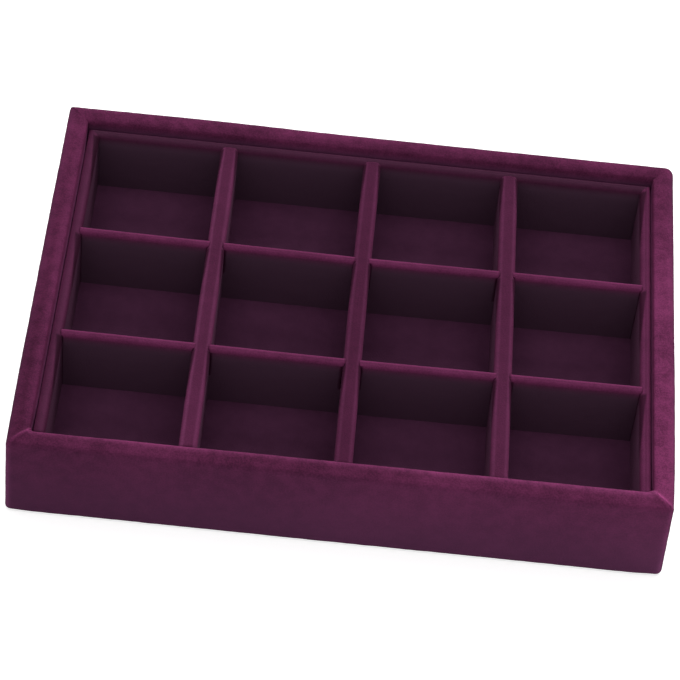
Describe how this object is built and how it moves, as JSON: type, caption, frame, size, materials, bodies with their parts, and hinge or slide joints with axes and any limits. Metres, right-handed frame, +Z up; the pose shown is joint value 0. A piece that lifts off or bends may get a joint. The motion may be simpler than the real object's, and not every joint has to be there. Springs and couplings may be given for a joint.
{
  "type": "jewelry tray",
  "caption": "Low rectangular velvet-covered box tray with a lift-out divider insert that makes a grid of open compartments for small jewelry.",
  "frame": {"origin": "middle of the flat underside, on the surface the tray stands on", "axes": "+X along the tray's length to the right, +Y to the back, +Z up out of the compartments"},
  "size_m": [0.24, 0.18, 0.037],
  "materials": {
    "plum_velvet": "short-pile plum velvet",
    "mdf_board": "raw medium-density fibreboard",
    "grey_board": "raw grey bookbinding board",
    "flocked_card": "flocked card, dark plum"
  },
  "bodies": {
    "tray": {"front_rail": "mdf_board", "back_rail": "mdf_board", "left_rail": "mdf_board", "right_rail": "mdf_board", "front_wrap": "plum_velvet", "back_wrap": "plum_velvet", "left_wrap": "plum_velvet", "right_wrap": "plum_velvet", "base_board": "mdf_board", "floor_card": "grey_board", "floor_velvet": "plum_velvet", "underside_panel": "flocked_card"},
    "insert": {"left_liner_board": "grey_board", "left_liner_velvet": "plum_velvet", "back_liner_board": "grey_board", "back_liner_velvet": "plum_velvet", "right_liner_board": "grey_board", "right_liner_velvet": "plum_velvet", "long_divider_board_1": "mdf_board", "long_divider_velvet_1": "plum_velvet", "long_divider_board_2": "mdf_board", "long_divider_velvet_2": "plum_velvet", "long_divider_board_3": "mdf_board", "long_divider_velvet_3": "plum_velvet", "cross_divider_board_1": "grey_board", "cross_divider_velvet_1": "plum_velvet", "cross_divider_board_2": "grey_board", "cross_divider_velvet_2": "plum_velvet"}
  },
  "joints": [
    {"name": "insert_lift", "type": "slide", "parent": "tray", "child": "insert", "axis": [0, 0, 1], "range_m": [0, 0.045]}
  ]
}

Description of the task:
Print the listing above in its entirety, with every line exact.

Reply:
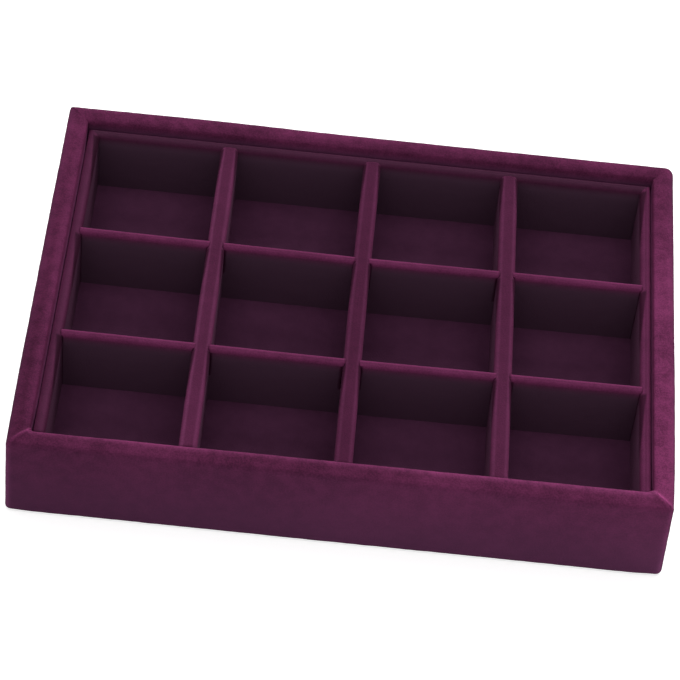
Describe how this object is built and how it moves, as JSON: type, caption, frame, size, materials, bodies with their parts, and hinge or slide joints with axes and any limits. Metres, right-handed frame, +Z up; the pose shown is joint value 0. A piece that lifts off or bends may get a joint. The motion may be simpler than the real object's, and not every joint has to be there. Springs and couplings may be given for a joint.
{
  "type": "jewelry tray",
  "caption": "Low rectangular velvet-covered box tray with a lift-out divider insert that makes a grid of open compartments for small jewelry.",
  "frame": {"origin": "middle of the flat underside, on the surface the tray stands on", "axes": "+X along the tray's length to the right, +Y to the back, +Z up out of the compartments"},
  "size_m": [0.24, 0.18, 0.037],
  "materials": {
    "plum_velvet": "short-pile plum velvet",
    "mdf_board": "raw medium-density fibreboard",
    "grey_board": "raw grey bookbinding board",
    "flocked_card": "flocked card, dark plum"
  },
  "bodies": {
    "tray": {"front_rail": "mdf_board", "back_rail": "mdf_board", "left_rail": "mdf_board", "right_rail": "mdf_board", "front_wrap": "plum_velvet", "back_wrap": "plum_velvet", "left_wrap": "plum_velvet", "right_wrap": "plum_velvet", "base_board": "mdf_board", "floor_card": "grey_board", "floor_velvet": "plum_velvet", "underside_panel": "flocked_card"},
    "insert": {"left_liner_board": "grey_board", "left_liner_velvet": "plum_velvet", "back_liner_board": "grey_board", "back_liner_velvet": "plum_velvet", "right_liner_board": "grey_board", "right_liner_velvet": "plum_velvet", "long_divider_board_1": "mdf_board", "long_divider_velvet_1": "plum_velvet", "long_divider_board_2": "mdf_board", "long_divider_velvet_2": "plum_velvet", "long_divider_board_3": "mdf_board", "long_divider_velvet_3": "plum_velvet", "cross_divider_board_1": "grey_board", "cross_divider_velvet_1": "plum_velvet", "cross_divider_board_2": "grey_board", "cross_divider_velvet_2": "plum_velvet"}
  },
  "joints": [
    {"name": "insert_lift", "type": "slide", "parent": "tray", "child": "insert", "axis": [0, 0, 1], "range_m": [0, 0.045]}
  ]
}